Posted by: Jill | May 01, 2008 at 09:35 AM
Jill:
Thanks for the comment.
You might find Hay's research on merit pay differentiation among Fortune's "most admired" companies to be of interest - see my post on it here http://compforce.typepad.com/compensation_force/2007/04/pay_differentia.html
Once I've set my anchor, my approach to completing the rest of the matrix is a somewhat "organic" one, moving through box by box. This is what I'd like to cover in my next "chronicles" post.
The process you mention also sounds like a reasonable one - sound guestimation with a careful eye on the budget.
Posted by: Ann Bares | May 01, 2008 at 03:25 PM
Ann,
Can you please tell us why your merit planning does not start with the groups of employees that surveys show are the furthest behind their market comparators and perhaps need the largest pay increases. Isn't that a more logical starting point---taking care of the groups with the greatest needs first?
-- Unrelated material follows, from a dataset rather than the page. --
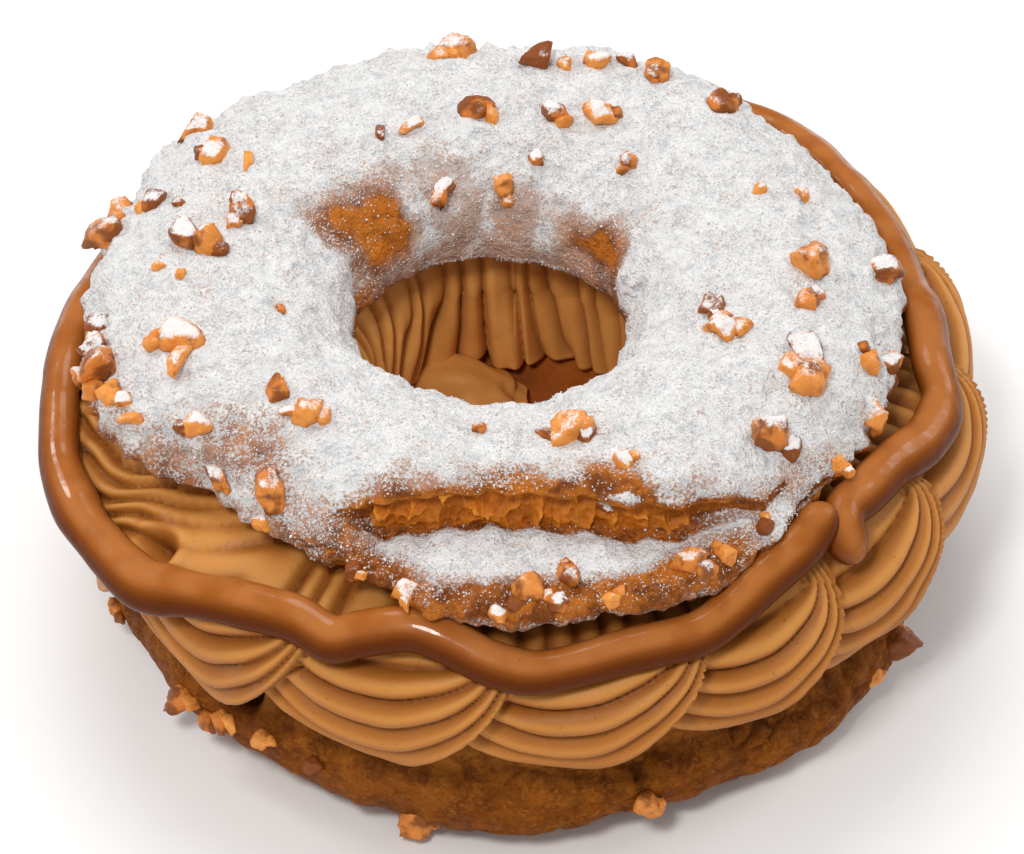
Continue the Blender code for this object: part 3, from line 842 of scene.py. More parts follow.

Not sure myself which approach is best, just would like to hear your thoughts.
Perhaps you cover that in later posts on this topic.
Frank
Posted by: Frank | May 01, 2008 at 04:52 PM
Frank:
I think of the merit increase matrix as being the general tool used for tying salary increases to employee performance, regardless of what position the employee holds. Jobs - or job groups - that are significantly behind market pay practices, to my mind, represent a separate pay issue than the design of the general merit matrix and are typically address through a separate process. Unless you are going to put in a different merit matrix for different job groups, depending on their competitive position - but I don't see a lot of that in practice.
Open to other perspectives and experience. Frank? Others?